I found a piece of bright yellow cardstock that felt cheerful in a forced sort of way, like wearing a party hat at a funeral. I folded it carefully and drew a lopsided garden on the front with flowers that looked more like colourful snowflakes. Inside, I wrote “GET WELL SOON GRANDPA” in my neatest handwriting, adding extra loops to the G and P to make them fancier. I drew a stick figure me holding hands with a stick figure him, both of us smiling with curved lines for mouths.
When I gave it to him — carefully slipping it onto his lap while he slept — he didn't stir at all. The card rested on his knee for a moment before sliding off and landing on the carpet with a soft whisper of paper against wool. I picked it up and tucked it beside him on the armrest, propping it against the worn fabric where he might see it when he woke up.

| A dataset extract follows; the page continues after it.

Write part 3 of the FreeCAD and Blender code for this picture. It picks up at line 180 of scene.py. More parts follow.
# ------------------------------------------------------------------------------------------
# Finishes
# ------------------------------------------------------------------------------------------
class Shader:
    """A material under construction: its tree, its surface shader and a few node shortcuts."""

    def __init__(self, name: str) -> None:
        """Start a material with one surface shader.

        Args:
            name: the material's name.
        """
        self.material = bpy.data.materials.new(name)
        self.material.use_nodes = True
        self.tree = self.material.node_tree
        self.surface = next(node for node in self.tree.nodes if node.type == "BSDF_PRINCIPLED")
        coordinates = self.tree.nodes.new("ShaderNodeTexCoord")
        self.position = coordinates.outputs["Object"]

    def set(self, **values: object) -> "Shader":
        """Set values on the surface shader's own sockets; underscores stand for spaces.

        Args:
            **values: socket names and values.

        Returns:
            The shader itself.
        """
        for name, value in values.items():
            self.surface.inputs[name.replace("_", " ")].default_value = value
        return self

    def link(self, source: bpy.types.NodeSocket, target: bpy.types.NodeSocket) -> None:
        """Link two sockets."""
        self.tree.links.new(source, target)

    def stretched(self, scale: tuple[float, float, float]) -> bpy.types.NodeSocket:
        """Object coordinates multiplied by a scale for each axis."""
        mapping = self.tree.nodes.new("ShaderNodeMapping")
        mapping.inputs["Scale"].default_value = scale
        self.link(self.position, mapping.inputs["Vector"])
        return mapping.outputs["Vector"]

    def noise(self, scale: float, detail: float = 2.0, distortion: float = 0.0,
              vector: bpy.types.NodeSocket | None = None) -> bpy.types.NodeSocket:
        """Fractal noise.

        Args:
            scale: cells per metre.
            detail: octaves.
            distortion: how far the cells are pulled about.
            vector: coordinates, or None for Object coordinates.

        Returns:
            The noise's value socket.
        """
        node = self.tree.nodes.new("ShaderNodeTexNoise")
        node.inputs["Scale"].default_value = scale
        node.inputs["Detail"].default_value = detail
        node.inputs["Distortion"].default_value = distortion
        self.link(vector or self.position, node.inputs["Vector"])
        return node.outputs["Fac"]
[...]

His breath came in shallow pulls, each one making a slight whistling sound on the inhale. His skin had taken on a waxy sheen, like the artificial fruit in the kitchen bowl. I wanted to touch his hand, to feel the familiar roughness of his knuckles and the soft pad of his palm, but something held me back—a fear that he might feel different now, that the hand that had always felt so solid might somehow have changed overnight.
He made a noise later, a sort of moan-cough, and shifted slightly in the chair. His eyes fluttered but didn't open, and his fingers twitched against the armrest as if reaching for something just beyond grasp. That was the most he did all day.

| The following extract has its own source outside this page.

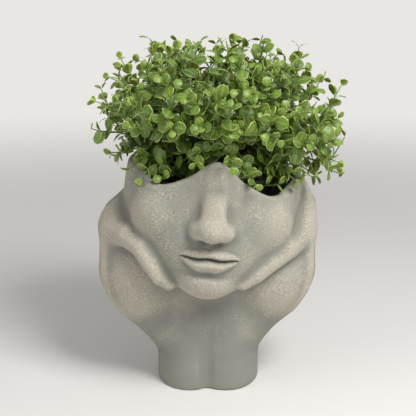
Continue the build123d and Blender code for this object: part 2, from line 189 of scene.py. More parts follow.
# How softly neighbouring forms run together
SKIN_BLEND = 0.014
HAND_BLEND = 0.016
HEEL_BLEND = 0.012
VALLEY_BLEND = 0.010
GROOVE_BLEND = 0.006
FACE_BLEND = 0.026
NOSE_BLEND = 0.014
HOLLOW_BLEND = 0.020
NOSTRIL_BLEND = 0.005


def linear(code):
    """Linear colour from an sRGB hex code."""
    shares = [int(code[start : start + 2], 16) / 255 for start in (1, 3, 5)]
    return tuple(c / 12.92 if c <= 0.04045 else ((c + 0.055) / 1.055) ** 2.4 for c in shares)


def colour_setting(name, description, code):
    return FloatVectorProperty(
        name=name, description=description, default=linear(code), subtype="COLOR", min=0, max=1, size=3
    )


def length_setting(name, description, metres):
    return FloatProperty(
        name=name, description=description, default=metres, unit="LENGTH", min=0, precision=4
    )


def angle_setting(name, description, degrees):
    return FloatProperty(name=name, description=description, default=math.radians(degrees), subtype="ANGLE")


def power_setting(name, description, watts):
    return FloatProperty(name=name, description=description, default=watts, unit="POWER", min=0)


class PlanterSettings(bpy.types.PropertyGroup):
    width: length_setting("Width", "Width that the figure's shares are taken of", 180 * MM)
    depth: length_setting("Depth", "Depth that the figure's shares are taken of", 164 * MM)
    height: length_setting("Height", "Height that the figure's shares are taken of", 191 * MM)
    roll: angle_setting("Head roll", "Lean of the head to its side", 6)
    foot_round: length_setting("Foot edge", "Radius of the cast edge round the foot", 2 * MM)
    rim_round: length_setting("Rim edge", "Radius of the worn edge round the opening", 3.2 * MM)
    wall: length_setting("Wall", "Thickness of the wall at the rim", 8 * MM)
    unevenness: length_setting("Unevenness", "How far the mould strays from a true surface", 0.35 * MM)
    stone: colour_setting("Concrete", "Cement-grey body of the casting", "#8E8F84")
    stone_warm: colour_setting("Warm concrete", "Sandier clouds in the casting", "#9A968A")
    # The dark grain's colour also paints shade into the skin's hollows
    grain: colour_setting("Sand grain", "Pale sand that shows where cement is rubbed off", "#C5BDAC")
    dark_grain_and_shade: colour_setting("Dark grain", "Dark sand in the casting", "#6C6D63")
    # The smooth skin's colour is darkened a little, as painted shade low on the foot
    foot: colour_setting("Smooth skin", "Unrubbed cement skin of the foot and the forearms", "#85857B")
    hole: colour_setting("Air hole", "Shaded bottom of the small air holes", "#3A3A35")


class PotSettings(bpy.types.PropertyGroup):
    plastic: colour_setting("Pot plastic", "Black polypropylene of the nursery pot", "#1B1C1D")
    dust: colour_setting("Dust", "Dust on the pot", "#3A3A38")
    # The foam's own dark colour also stands as painted shade in its cells' hollows, against paler walls
    foam: colour_setting("Foam", "Dark foam that holds the bush's stake", "#1E1B17")
    foam_wall: colour_setting("Foam cells", "Walls between the foam's cells", "#37312A")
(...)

Grandma appeared in the doorway when she heard him, her body tensing like a startled bird. We all waited, watching, but nothing more happened. The moment passed, leaving the air feeling thicker than before.
“The doctor will be here soon,” she murmured, more to herself than to us. She'd been saying that since morning, the words becoming less certain with each repetition.
The telly stayed on mute. Grandma didn't turn it off. Just let the colours and pictures flicker in silence, casting strange, shifting lights across Grandpa's still form and the faded carpet. The screen showed a game show with people jumping and shouting, their silent celebrations jarring against the quiet of our lounge room.
Grandma’s phone rang once, making us all jump. She answered it in the hall, her voice a low murmur. When she returned, her face was tighter than before.
“That was Dr. Matthews,” she said. “He's been delayed at the hospital but will be here by four.” She checked her watch, then the wall clock, as if comparing them might somehow make time move faster.
Mack had stationed himself by the window, occasionally peering through the lace curtains at the street beyond. His backpack rested beside him, within easy reach. He hadn't mentioned it again, but I noticed he kept it close, like a lifeguard with a flotation device.
I sat on the floor near Grandpa's chair, close enough to watch the shallow rise and fall of his chest but not so close as to disturb him. My colouring book lay open beside me, but I couldn't focus on staying within the lines. Instead, I found myself staring at Grandpa's hand as it hung over the armrest. I tried to remember all the things those hands had made and fixed and held—fence posts and fishing rods and my small fingers crossing the road.
In the kitchen, Grandma moved about with uncharacteristic quietness, as if afraid that normal sounds might somehow make things worse. No spoons clanking against mixing bowls, no kettle whistling, no radio playing the midday news. Just the soft pad of her slippers against the linoleum and the occasional opening and closing of a cupboard door.
The house seemed to be holding its breath, waiting for something to happen or change or end. And we all waited with it, suspended in that strange, silent afternoon that stretched out like a shadow at dusk.